Many companies are going through a boom time when it comes to hiring, and this is leading to a plethora of opportunities for job seekers. Opportunities for talent to leave one company for another have always been there. However, the competition for talent is so great that companies are now activating very attractive benefits to recruit talent, from compensation with large sign-on bonuses to flexible work. Many job seekers are noticing these changes and are exploring the potential to take on a new opportunity to grow their compensation, their career, and their lifestyle.
Since we are in a competitive hiring landscape right now, employers need to not only think about acquiring new talent, but also retaining their current talent. To elaborate, you need your people, and other people need your people. Ensure that you are updating your recruitment and retention strategies so you’re being competitive and remaining attractive to top talent. Be proactive and make sure your current employees are getting the current market price for their talent, or you will be paying market price or more to replace them.
As we look ahead to 2022, it’s important for employers to take an honest look at how they have handled change and empathy towards their employees through this time. Having to adjust policy, creating remote environments, creating a culture of care, and being considerate of the employee and their experience is critical for employers in retaining talent.
Companies should take a good look in the mirror as an employer and ask themselves: Is it me? Are there things that I should have or can do better? Are there things that I can do now that can change the perception that my workforce has towards me as an employer? Am I someone that people want to continue to work for? If you've handled things poorly, then the impact is likely high resignation.
People want to feel empathy from their employer, and they want to feel a culture of care. Employees need to want to choose their employer every day -- not just choose the employer through the hiring experience. Since every day is a choice for an employee, an employer needs to continue to win that talent through the employee experience. If an employer does not address surfacing concerns and challenges, not only will it cause people to resign from the company, but they will also share the sentiment they feel towards your company on sites like Glassdoor and Indeed.
By not displaying care for employees, a company may actually lose them and detract talent coming in the future.

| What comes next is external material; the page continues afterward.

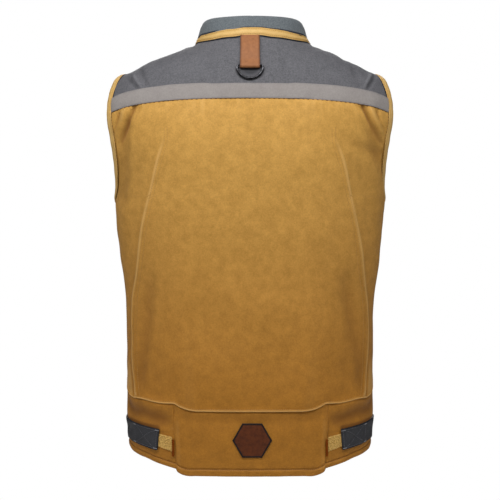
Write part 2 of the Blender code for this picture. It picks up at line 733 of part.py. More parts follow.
def build_badge():
    count = 8
    half_height = BADGE_RADIUS * math.sqrt(3) / 2

    def place(i, j):
        up = 2 * j / count - 1
        across = (2 * i / count - 1) * BADGE_RADIUS * (1 - abs(up) / 2)
        height = BADGE_HEIGHT + up * half_height
        x = BADGE_X + across
        share = math.copysign(share_at_x(torso_back, abs(x), height), x)
        return surface_frame(torso_back, share, height, 1.0)

    bent_wall("badge", place, count + 1, count + 1, LEATHER, BADGE_LOOK,
              lift=GAP + LEATHER)


def zip_sheet(x, run):
    """The middle of the front from hem to collar top; run 0 to 1 to the neck, then to 2."""
    side = math.copysign(1.0, x)
    if run <= 1:
        return front_sheet(side * share_at_x(front_sheet, abs(x), run), run)
    foot = neck_point(math.pi / 2).x
    half_width = mix(foot, COLLAR_TOP_HALF_WIDTH, run - 1)
    return collar_sheet(side * (math.pi - math.asin(abs(x) / half_width)), run - 1)


def build_zip():
    runs = [ZIP_FOOT_RUN] + steps(0.0, FRONT_LOFT, 16)[1:]
    runs += steps(FRONT_LOFT, ZIP_BELOW_NECK_RUN, 4)[1:]
    runs += steps(ZIP_ABOVE_NECK_RUN, ZIP_TOP_RUN, 4)
    for side, word in ((-1, "left"), (1, "right")):
        spots = [side * x for x in (HALF_GAP, ZIP_TAPE_HALF / 2, ZIP_TAPE_HALF)]

        def place(i, j):
            point = zip_sheet(spots[i], runs[j])
            up = zip_sheet(spots[i], runs[j] + STEP) - zip_sheet(spots[i], runs[j] - STEP)
            nudge = side * STEP
            along = (zip_sheet(spots[i] + nudge, runs[j]) - point) * side
            return point, up.cross(along).normalized()

        bent_wall("zip_tape_" + word, place, 3, len(runs), TAPE, ZIP_TAPE_LOOK,
                  lift=-COLLAR_CLOTH - ZIP_TAPE_GAP)


def axes_matrix(origin, across, outward, upward):
    """A frame whose local x, y and z are the given directions."""
    matrix = Matrix((across, outward, upward)).transposed().to_4x4()
    matrix.translation = origin
    return matrix


def curve_mesh(name, splines, depth=0.0, bevel=0.0):
    """A flat outline with a thickness, or a closed wire, as a plain welded mesh."""
    curve = bpy.data.curves.new(name, "CURVE")
    curve.dimensions = "2D" if depth else "3D"
    curve.fill_mode = "BOTH" if depth else "FULL"
    curve.extrude = depth
    curve.bevel_depth = bevel
    curve.bevel_resolution = 2
    for points in splines:
        spline = curve.splines.new("POLY")
        spline.points.add(len(points) - 1)
        for slot, point in zip(spline.points, points):
            slot.co = (*point, 1.0)
        spline.use_cyclic_u = True
    holder = bpy.data.objects.new(name + "_outline", curve)
    bpy.context.scene.collection.objects.link(holder)
    graph = bpy.context.evaluated_depsgraph_get()
    mesh = bpy.data.meshes.new_from_object(holder.evaluated_get(graph))
    bpy.data.objects.remove(holder)
    maker = bmesh.new()
    maker.from_mesh(mesh)
    bmesh.ops.remove_doubles(maker, verts=maker.verts[:], dist=1e-6)
    bmesh.ops.recalc_face_normals(maker, faces=maker.faces[:])
    if maker.calc_volume(signed=True) < 0:
        bmesh.ops.reverse_faces(maker, faces=maker.faces[:])
    maker.to_mesh(mesh)
    maker.free()
    return mesh


def yoke_line(distance):
    """The middle of the yoke: the point this far below the neck seam, and its normal."""
    low, high = YOKE_LOFT, 1.0
    top = yoke_sheet(0.0, 1.0)
    for _ in range(30):
        middle = (low + high) / 2
        if (top - yoke_sheet(0.0, middle)).length > distance:
            low = middle
        else:
            high = middle
    return surface_frame(yoke_sheet, 0.0, low, 1.0)


def eye_frame():
    """The ring's bar: its centre, and the ways out of and up along the yoke there."""
    point, normal = yoke_line(LOOP_EYE_DOWN)
    eye_radius = RING_WIRE + RING_CLEARANCE + LEATHER
    upward = normal.cross(Vector((1, 0, 0))).normalized()
    return point + normal * (GAP + eye_radius), normal, upward, eye_radius


def build_hang_loop():
    centre, normal, upward, eye_radius = eye_frame()
    slab = 2 * LEATHER + LOOP_FOLD_GAP
    near = []
    far = []
    for distance in steps(LOOP_START, LOOP_EYE_DOWN - LOOP_EYE_TAPER, 8):
        point, out = yoke_line(distance)
        near.append(point + out * GAP)
        far.append(point + out * (GAP + slab))
    eye = []
    for angle in steps(EYE_TOP_ANGLE, -math.pi / 2, 9):
        eye.append(centre + (normal * math.sin(angle) - upward * math.cos(angle)) * eye_radius)
    outline = near[::-1] + far + eye
    hole = []
    for index in range(14):
        angle = 2 * math.pi * index / 14
        hole.append(centre + (normal * math.sin(angle) - upward * math.cos(angle))
                    * (RING_WIRE + RING_CLEARANCE))
    flat = [[(point.y, point.z, 0.0) for point in line] for line in (outline, hole)]
    mesh = curve_mesh("hang_loop", flat, depth=LOOP_HALF_WIDTH)
    turn = Matrix(((0, 0, 1, 0), (1, 0, 0, 0), (0, 1, 0, 0), (0, 0, 0, 1)))
    mesh.transform(turn)
    finish("hang_loop", mesh, *LOOP_LOOK)


def ring_tilt():
    """The way that the ring hangs: down along the yoke, its foot just clear of it."""
    centre = eye_frame()[0]
    foot, out = yoke_line(LOOP_EYE_DOWN + RING_DEPTH)
    rest = foot + out * (RING_REST + RING_WIRE)
    return centre, (rest - centre).normalized()


def build_ring():
    centre, down = ring_tilt()
    across = Vector((1, 0, 0))
    points = []
    for angle in steps(math.radians(90), 0.0, 3):
        points.append((RING_HALF_WIDTH - RING_CORNER + RING_CORNER * math.cos(angle),
                       RING_CORNER * (1 - math.sin(angle))))
    for angle in steps(0.0, math.pi, 16)[1:-1]:
        points.append((RING_HALF_WIDTH * math.cos(angle),
                       RING_CORNER + (RING_DEPTH - RING_CORNER) * math.sin(angle)))
    points += [(-x, y) for x, y in points[3::-1]]
    route = [tuple(across * x + down * y) for x, y in points]
    mesh = curve_mesh("d_ring", [route], bevel=RING_WIRE)
    ring = finish("d_ring", mesh, *METAL_LOOK)
    ring.location = centre
    return ring


def slider_frame():
    """The slider's place on the collar's front: its point, and its ways out and up."""
    point = collar_sheet(math.pi, SLIDER_PLACE)
    upward = (collar_sheet(math.pi, 1.0) - collar_sheet(math.pi, 0.0)).normalized()
    outward = Vector((1, 0, 0)).cross(upward).normalized() * -1
    return point, outward, upward


def bridge_centre():
    return SLIDER_SIZE.y - SLIDER_SINK + GAP + PULL_BAR


def build_slider():
    point, outward, upward = slider_frame()
    bpy.ops.mesh.primitive_cube_add(size=1)
    body = bpy.context.object
    body.name = "slider_block"
    body.data.transform(Matrix.Diagonal((*SLIDER_SIZE, 1.0)))
    body.data.transform(Matrix.Translation((0, SLIDER_SIZE.y / 2 - SLIDER_SINK, 0)))
    rounding = body.modifiers.new("rounding", "BEVEL")
    rounding.width = SLIDER_ROUNDING
    rounding.segments = 2
    base = SLIDER_SIZE.y - SLIDER_SINK - BRIDGE_SINK
    centre = bridge_centre()
    outline = [(base, BRIDGE_OUTER)]
    outline += [(centre + BRIDGE_OUTER * math.sin(angle), BRIDGE_OUTER * math.cos(angle))
                for angle in steps(0, math.pi, 10)]
    outline += [(base, -BRIDGE_OUTER), (base, -BRIDGE_INNER)]
    outline += [(centre + BRIDGE_INNER * math.sin(angle), -BRIDGE_INNER * math.cos(angle))
                for angle in steps(0, math.pi, 8)]
    outline += [(base, BRIDGE_INNER)]
    mesh = curve_mesh("bridge", [[(y, z, 0.0) for y, z in outline]], depth=BRIDGE_HALF_WIDTH)
    mesh.transform(Matrix(((0, 0, 1, 0), (1, 0, 0, 0), (0, 1, 0, 0), (0, 0, 0, 1))))
    bridge = bpy.data.objects.new("bridge_cutter", mesh)
    bpy.context.scene.collection.objects.link(bridge)
    join = body.modifiers.new("bridge", "BOOLEAN")
    join.operation = "UNION"
    join.object = bridge
    graph = bpy.context.evaluated_depsgraph_get()
    joined = bpy.data.meshes.new_from_object(body.evaluated_get(graph))
    bpy.data.objects.remove(body)
    bpy.data.objects.remove(bridge)
    slider = finish("zip_slider", joined, *METAL_LOOK)
    slider.matrix_world = axes_matrix(point, Vector((1, 0, 0)), outward, upward)


def rounded_slot(half_width, top, bottom, radius):
    """A rectangle with round corners, as points; top and bottom are along z."""
    corners = ((half_width - radius, top - radius, 0), (-half_width + radius, top - radius, 90),
               (-half_width + radius, bottom + radius, 180), (half_width - radius, bottom + radius, 270))
    points = []
    for x, z, start in corners:
        for angle in steps(math.radians(start), math.radians(start + 90), 3):
            points.append((x + radius * math.cos(angle), z + radius * math.sin(angle), 0.0))
    return points


def build_pull():
    point, outward, upward = slider_frame()
    outline = rounded_slot(PULL_HALF_WIDTH, PULL_BAR, PULL_BAR - PULL_LENGTH, PULL_ROUNDING)
    eye = rounded_slot(PULL_EYE_HALF, -PULL_BAR, -PULL_BAR - PULL_EYE_DEPTH, PULL_EYE_ROUNDING)
    mesh = curve_mesh("zip_pull", [outline, eye], depth=PULL_BAR)
    mesh.transform(Matrix.Rotation(math.radians(90), 4, "X"))
    pull = finish("zip_pull", mesh, *METAL_LOOK)
    pull.matrix_world = axes_matrix(point + outward * bridge_centre(), Vector((1, 0, 0)), outward, upward)


def main():
    for thing in list(bpy.data.objects):
        bpy.data.objects.remove(thing)
    collection = bpy.data.collections.new("field_vest")
    bpy.context.scene.collection.children.link(collection)
    build_back()
    build_yoke()
    build_hem()
    build_fronts()
    build_collar()
    build_bindings()
    build_tabs()
    build_badge()
    build_zip()
    build_hang_loop()
    build_ring()
    build_slider()
    build_pull()


main()
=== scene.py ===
"""Field vest: the finished cloth, trim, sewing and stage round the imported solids.

Metres, +Z up. The back faces -Y, the front faces +Y. Every sheet of cloth is a function of
a share across the panel and a place along it, the same one that its solid is made from.
"""

import math
from collections import namedtuple

import bmesh
import bpy
import numpy as np
from bpy.props import FloatProperty, FloatVectorProperty, IntProperty, PointerProperty
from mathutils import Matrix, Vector


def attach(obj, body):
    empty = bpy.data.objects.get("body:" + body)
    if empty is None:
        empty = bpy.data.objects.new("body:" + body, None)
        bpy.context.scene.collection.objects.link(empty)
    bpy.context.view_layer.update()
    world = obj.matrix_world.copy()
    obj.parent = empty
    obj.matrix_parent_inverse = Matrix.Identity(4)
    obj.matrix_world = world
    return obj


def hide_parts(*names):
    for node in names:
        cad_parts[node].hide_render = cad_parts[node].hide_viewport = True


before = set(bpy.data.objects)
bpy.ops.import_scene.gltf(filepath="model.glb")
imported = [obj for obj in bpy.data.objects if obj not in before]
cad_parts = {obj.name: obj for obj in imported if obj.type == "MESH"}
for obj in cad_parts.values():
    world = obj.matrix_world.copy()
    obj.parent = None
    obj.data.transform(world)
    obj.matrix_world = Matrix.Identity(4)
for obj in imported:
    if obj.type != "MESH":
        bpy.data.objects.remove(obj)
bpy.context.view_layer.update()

bl_info = {
    "name": "Field vest",
    "version": (1, 0, 0),
    "blender": (4, 5, 0),
    "location": "3D View > Sidebar > Field vest",
    "description": "Dresses the packed field vest in cloth, leather, sewing and metal",
    "category": "Object",
}

# Walls and gaps, as in the solids
CANVAS = 0.0018
COLLAR_CLOTH = 0.0024
TAPE = 0.0010
WEBBING = 0.0018
LEATHER = 0.0018
GAP = 0.0003
HALF_GAP = GAP / 2
# About how far it is from a panel's middle to its side, and the half gap as a share of that
HALF_PANEL = 0.28
SEAM_TRIM = HALF_GAP / HALF_PANEL
# The step that slopes are measured over, and how many rows a closely read column has
STEP = 1e-4
DENSE = 4000
# Which way each side lies along x, and its word in the names of pieces
SIDES = ((-1, "left"), (1, "right"))

# Half sections of the body, as in the solids: the side edge's x and y, the middle's y and
# how square the bend between them is. Below the arms both halves meet at the side.
UNDERARM = -0.2594
Section = namedtuple("Section", "height edge_x edge_y middle_y square")
Girth = namedtuple("Girth", "height edge_x back_y front_y square")
GIRTHS = (
    Girth(-0.7100, 0.1950, -0.1155, 0.1100, 2.30),
    Girth(-0.6600, 0.1985, -0.1195, 0.1130, 2.30),
    Girth(-0.6200, 0.2030, -0.1220, 0.1150, 2.30),
    Girth(-0.5700, 0.2027, -0.1240, 0.1155, 2.32),
    Girth(-0.5100, 0.2025, -0.1235, 0.1150, 2.34),
    Girth(-0.4600, 0.2033, -0.1220, 0.1145, 2.34),
    Girth(-0.4080, 0.2067, -0.1225, 0.1160, 2.34),
    Girth(-0.3550, 0.2141, -0.1250, 0.1195, 2.36),
    Girth(-0.3020, 0.2199, -0.1290, 0.1240, 2.38),
    Girth(UNDERARM, 0.2220, -0.1320, 0.1270, 2.40),
)
BACK_SECTIONS = tuple(Section(row.height, row.edge_x, 0.0, row.back_y, row.square)
                      for row in GIRTHS) + (
    Section(-0.2540, 0.2213, -0.0180, -0.1323, 2.40),
    Section(-0.2367, 0.2187, -0.0360, -0.1333, 2.40),
    Section(-0.2113, 0.2190, -0.0500, -0.1345, 2.42),
    Section(-0.1860, 0.2215, -0.0590, -0.1350, 2.44),
    Section(-0.1615, 0.2248, -0.0640, -0.1345, 2.46),
    Section(-0.1300, 0.2298, -0.0650, -0.1322, 2.46),
    Section(-0.1080, 0.2300, -0.0600, -0.1290, 2.44),
    Section(-0.0858, 0.2265, -0.0470, -0.1240, 2.42),
    Section(-0.0700, 0.2215, -0.0300, -0.1195, 2.40),
)
FRONT_SECTIONS = tuple(Section(row.height, row.edge_x, 0.0, row.front_y, row.square)
                       for row in GIRTHS) + (
    Section(-0.2540, 0.2212, 0.0160, 0.1273, 2.40),
    Section(-0.2367, 0.2180, 0.0320, 0.1280, 2.40),
    Section(-0.2113, 0.2135, 0.0450, 0.1275, 2.40),
    Section(-0.1860, 0.2095, 0.0530, 0.1260, 2.40),
    Section(-0.1615, 0.2068, 0.0575, 0.1230, 2.40),
    Section(-0.1300, 0.2052, 0.0580, 0.1165, 2.40),
    Section(-0.0957, 0.2065, 0.0480, 0.1050, 2.40),
    Section(-0.0700, 0.2095, 0.0280, 0.0940, 2.40),
)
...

The great resignation is a real trend employers are experiencing, and many companies will continue to struggle to find talent. This is why it's important now to take the opportunity to listen to employees, create a culture of care, focus on employee experience, and work with empathy to be competitive with the evolving expectations of today's talent. The hiring landscape will continue to evolve, and it’s important to remain agile and willing to change in order to remain attractive, now and into the future.